Omar Jacobs: half of the reason BG v. BSU will be the biggest shootout of the year.
-Huevos Awards for scheduling go to USC and Boise State. USC not only rolls through the Pac-10 and their annual showdown with the Irish-they added a date with Fresno State and their trucker-looking coach Pat Hill a week after the Cal game, let the mysteriously lucky Houston Nutt and the Razorbacks come into the Coliseum, and go to Hawaii for their first game. It’s the Nathan’s Hot Dogs schedule: no filler, all meat. Pete Carroll really does believe in stacking the deck, BCS-wise, and if the Trojans march through this schedule, their national championship will be uncontestable. Period, case closed, ovah.

USC’s schedule: all meat, no filler.
Boise, who Dodd likens favorably to early FSU teams, put track meet masters Bowling Green on the schedule in addition to going down south to Athens to face UGA in Sanford stadium in front of a whole lot of screaming, whiskey-fueled fans who don’t like anyone very much.
(Quick story break: while attending the 1995 UF-UGA game, we made the mistake of taunting a UGA fan about thirty rows away giving the entire University of Florida Pride of the Sunshine the finger. Eric Kresser then took the field in relief of Danny Wuerffel, and threw a perfect flea flicker TD with a minute or so left on the clock, ensuring that Florida would become the first team to score fifty on UGA in Athens in forever. The bird-shooting fan then reaches under his seat, pulls out one of the bolts securing the seat to the bench with his bare hands, and then throws it at our head. He then continues to shoot us the bird. Fortunately, the bolt landed in our flowing locks, which are leaving us a little day by day. But point made for the few, intrepid Boise State fans planning on making the trip: they get scary in Athens if you get up on them by a few.)
An honorable mention goes to Pat Hill, who should get this award every year anyway for his insane scheduling, deserving mention for putting both Huevos Award winners on the Bulldogs’ docket. Fresno will play both the Broncos and the Trojans this year-don’t be shocked if they beat one of them.

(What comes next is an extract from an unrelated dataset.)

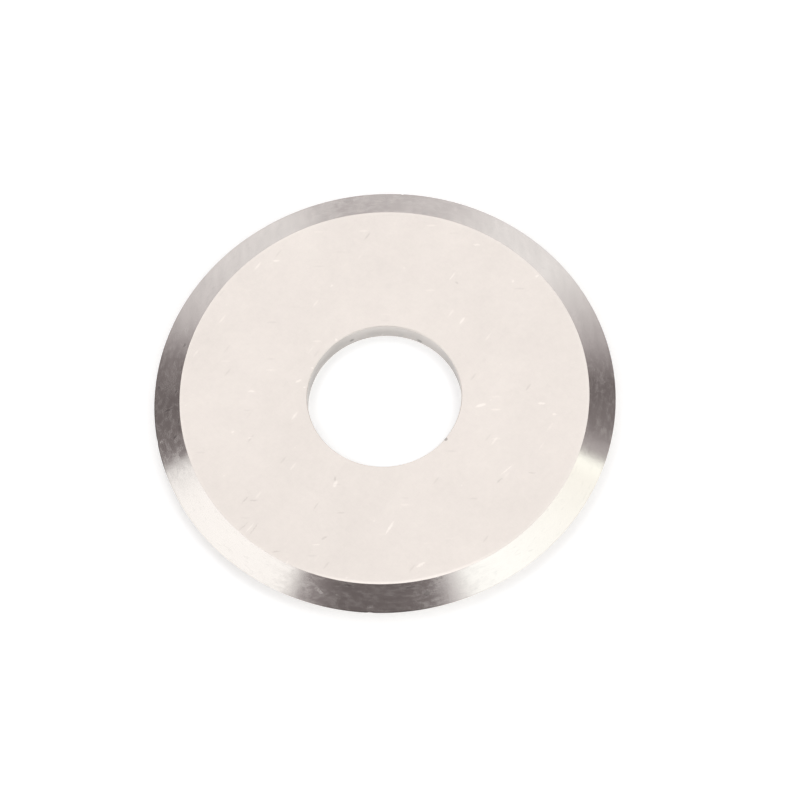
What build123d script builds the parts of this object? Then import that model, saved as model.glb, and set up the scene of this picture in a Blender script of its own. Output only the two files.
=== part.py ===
from build123d import *
import os

# Round blade of a wire stripping machine: a flat steel ring whose rim is ground to a V
# from both faces. It turns on a shaft that passes through its bore.
# The origin is the centre of the bore on the lower face, and +Z runs along the shaft.

# Blank, in millimetres
rim_diameter = 60.0
bore_diameter = 20.0
thickness = 3.0

# Each face is ground down towards the rim over this radial width
bevel_width = 3.4

# Height of the honed land that blunts the point of the V
edge_land = 0.1

# Size of the 45 degree chamfer that deburrs both mouths of the bore
bore_deburr = 0.1

# Radii and heights that follow from the sizes above
rim_radius = rim_diameter / 2
bore_radius = bore_diameter / 2
face_radius = rim_radius - bevel_width
land_bottom = (thickness - edge_land) / 2
land_top = (thickness + edge_land) / 2

os.makedirs("parts", exist_ok=True)

# Blade: the section from the bore out to the rim, turned about the shaft's axis
with BuildPart() as blade:
    with BuildSketch(Plane.XZ):
        with BuildLine():
            Polyline(
                (bore_radius, 0),
                (face_radius, 0),
                (rim_radius, land_bottom),
                (rim_radius, land_top),
                (face_radius, thickness),
                (bore_radius, thickness),
                close=True,
            )
        make_face()
    revolve(axis=Axis.Z)
    bore_mouths = blade.edges().filter_by(GeomType.CIRCLE).group_by(SortBy.RADIUS)[0]
    chamfer(bore_mouths, length=bore_deburr)

blade.part.label = "blade"
export_step(blade.part, "parts/blade.step")
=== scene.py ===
import math
import random

import bmesh
import bpy
from mathutils import Matrix, Vector


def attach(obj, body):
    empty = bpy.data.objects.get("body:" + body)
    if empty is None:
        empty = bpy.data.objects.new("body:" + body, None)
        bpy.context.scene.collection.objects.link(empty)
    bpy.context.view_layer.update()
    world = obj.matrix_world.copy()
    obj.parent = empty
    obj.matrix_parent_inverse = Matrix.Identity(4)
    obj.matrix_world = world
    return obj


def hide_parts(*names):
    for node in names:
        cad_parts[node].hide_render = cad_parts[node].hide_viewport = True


# Round blade of a wire stripping machine, dressed over its CAD node and laid on a pale floor.
# Everything is in metres, in the CAD frame: the bore's axis is Z and the lower face lies at Z = 0.

bl_info = {
    "name": "Stripper Blade",
    "version": (1, 0, 0),
    "blender": (4, 5, 0),
    "location": "View3D > Sidebar > Blade",
    "description": "Builds a round stripping blade with ground bevels, and a pale studio round it",
    "category": "Add Mesh",
}

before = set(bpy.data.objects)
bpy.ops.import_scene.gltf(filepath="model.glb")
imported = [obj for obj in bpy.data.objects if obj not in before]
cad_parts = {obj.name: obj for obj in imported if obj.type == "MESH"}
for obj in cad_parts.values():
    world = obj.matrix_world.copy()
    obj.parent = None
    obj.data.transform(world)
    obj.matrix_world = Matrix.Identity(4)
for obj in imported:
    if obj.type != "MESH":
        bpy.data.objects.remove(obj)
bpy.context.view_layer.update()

BLADE_NODE = "blade"
MM = 0.001
MICRON = 0.000001

# Two places closer than this are taken as one
SAME = 5 * MICRON


def ring_of(place):
    """Radius and height of a place."""
    return math.hypot(place.x, place.y), place.z


def heading(bearing, length=1.0):
    """The flat vector of that length along a bearing, which is counted from +X towards +Y."""
    return Vector((math.cos(bearing) * length, math.sin(bearing) * length, 0))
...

Pat Hill: never got the 1983 memo on handlebar mustaches being out, out , out for men.
-Miami at FSU’s stock as a cardiac arrest inducing early season stop has fallen precipitously. (We mean the cardiac bit literally-our wife’s grandfather had a heart attack during the 1987 game.) The expansion of the ACC has something to do with it, but more likely the drop in significance comes from Miami’s ongoing offensive remake and the slight downward turn FSU’s taken as a program. Pappy Bowden, in defense of his son and OC Jeff Bowden, said that nine victories wasn’t a bad year, and he’s right-unless you’re FSU, and you’ve just put your son in way over his head calling the plays for a team in an ever-toughening new conference schedule. Oh, and Florida’s got Urban Meyer now. Buenas suerte!

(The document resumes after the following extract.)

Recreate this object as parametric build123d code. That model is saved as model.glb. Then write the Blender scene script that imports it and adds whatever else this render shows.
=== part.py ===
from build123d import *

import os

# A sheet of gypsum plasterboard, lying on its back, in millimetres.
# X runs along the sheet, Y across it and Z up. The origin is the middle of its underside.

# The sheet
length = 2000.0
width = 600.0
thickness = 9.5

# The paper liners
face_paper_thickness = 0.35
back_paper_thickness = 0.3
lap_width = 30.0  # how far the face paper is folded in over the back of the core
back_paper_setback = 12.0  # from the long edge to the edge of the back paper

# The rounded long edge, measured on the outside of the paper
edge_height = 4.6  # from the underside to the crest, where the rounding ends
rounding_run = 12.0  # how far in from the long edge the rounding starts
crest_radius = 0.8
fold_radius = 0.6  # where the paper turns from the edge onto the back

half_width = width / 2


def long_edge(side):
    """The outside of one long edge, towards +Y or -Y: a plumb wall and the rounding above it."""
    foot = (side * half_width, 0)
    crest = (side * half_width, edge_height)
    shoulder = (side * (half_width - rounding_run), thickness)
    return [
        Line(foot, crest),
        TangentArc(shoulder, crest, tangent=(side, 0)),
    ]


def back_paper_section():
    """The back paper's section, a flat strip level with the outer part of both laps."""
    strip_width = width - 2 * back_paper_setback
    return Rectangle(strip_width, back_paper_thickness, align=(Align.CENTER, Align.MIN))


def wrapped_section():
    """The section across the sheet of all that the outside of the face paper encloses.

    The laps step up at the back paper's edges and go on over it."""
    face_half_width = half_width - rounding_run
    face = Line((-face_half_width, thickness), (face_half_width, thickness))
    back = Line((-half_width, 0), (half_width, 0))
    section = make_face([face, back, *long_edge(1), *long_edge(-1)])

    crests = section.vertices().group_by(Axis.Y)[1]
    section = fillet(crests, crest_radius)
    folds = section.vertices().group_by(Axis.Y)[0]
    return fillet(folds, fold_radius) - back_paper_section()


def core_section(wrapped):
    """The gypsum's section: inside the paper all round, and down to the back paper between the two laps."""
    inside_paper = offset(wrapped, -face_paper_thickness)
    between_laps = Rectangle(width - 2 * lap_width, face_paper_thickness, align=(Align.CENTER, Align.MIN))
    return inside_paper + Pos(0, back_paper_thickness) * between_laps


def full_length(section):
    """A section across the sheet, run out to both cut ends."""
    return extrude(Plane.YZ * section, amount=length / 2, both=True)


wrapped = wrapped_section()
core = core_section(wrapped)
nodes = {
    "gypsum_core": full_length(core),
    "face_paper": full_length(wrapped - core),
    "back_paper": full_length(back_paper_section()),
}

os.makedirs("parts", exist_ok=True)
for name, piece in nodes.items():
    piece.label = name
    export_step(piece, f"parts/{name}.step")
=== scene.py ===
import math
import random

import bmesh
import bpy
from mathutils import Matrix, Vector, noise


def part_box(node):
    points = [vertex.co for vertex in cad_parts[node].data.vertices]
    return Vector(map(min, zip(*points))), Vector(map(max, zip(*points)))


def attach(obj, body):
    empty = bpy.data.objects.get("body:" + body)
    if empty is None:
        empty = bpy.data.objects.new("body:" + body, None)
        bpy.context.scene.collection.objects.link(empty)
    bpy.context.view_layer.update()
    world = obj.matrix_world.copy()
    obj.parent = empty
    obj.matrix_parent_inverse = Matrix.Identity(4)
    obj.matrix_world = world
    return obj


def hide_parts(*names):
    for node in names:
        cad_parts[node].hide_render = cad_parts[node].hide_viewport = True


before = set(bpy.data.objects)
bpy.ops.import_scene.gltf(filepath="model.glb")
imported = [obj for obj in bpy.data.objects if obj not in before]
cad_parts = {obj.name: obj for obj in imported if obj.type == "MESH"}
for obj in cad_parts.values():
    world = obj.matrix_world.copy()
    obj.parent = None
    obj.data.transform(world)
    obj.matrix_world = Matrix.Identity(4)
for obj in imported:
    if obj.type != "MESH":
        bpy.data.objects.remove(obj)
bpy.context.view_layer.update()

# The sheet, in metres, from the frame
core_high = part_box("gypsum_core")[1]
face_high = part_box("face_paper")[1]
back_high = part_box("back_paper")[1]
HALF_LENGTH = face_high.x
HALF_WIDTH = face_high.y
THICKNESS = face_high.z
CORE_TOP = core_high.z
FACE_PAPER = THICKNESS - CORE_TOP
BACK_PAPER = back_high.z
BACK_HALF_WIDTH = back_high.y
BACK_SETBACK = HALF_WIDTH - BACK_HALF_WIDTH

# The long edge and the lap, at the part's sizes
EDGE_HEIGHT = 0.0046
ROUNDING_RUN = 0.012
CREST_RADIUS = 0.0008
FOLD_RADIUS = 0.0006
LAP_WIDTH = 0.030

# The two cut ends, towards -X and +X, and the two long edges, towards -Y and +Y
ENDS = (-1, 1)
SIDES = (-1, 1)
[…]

When they start the websites demanding your head, it means trouble.
-Notre Dame’s season could be off to a catastrophically difficult start. We didn’t realize this, but four of its first five games are on the road, including Meeechigan and Purdue. Weis better invest in the industrial barrels of Maalox at Costco, because Irish alumni will be brandishing the shillelaghs often and early. He’ll shut them up in the second half of the season, however, with the remainder coming almost completely at home, including the “morbid curiosity game” with Navy. We almost wonder if, at this point, Irish fans won’t attempt to pull Weis off the sidelines with a crooked cane, or send the Sandman out with a broom like they do at the Apollo.

If he weren’t dead, Irish fans could have sent Howard “Sandman” Sims after ND coaches who fail to perform. Click here for a bio of the original sandman.

OKLAHOMA STATE SAFETY DIES IN CAR WRECK

Twenty-two year old Oklahoma State safety Vernon Grant died in a car accident in Dallas last night. Grant, a three year starter, will no doubt be missed by his teammates on and off the field.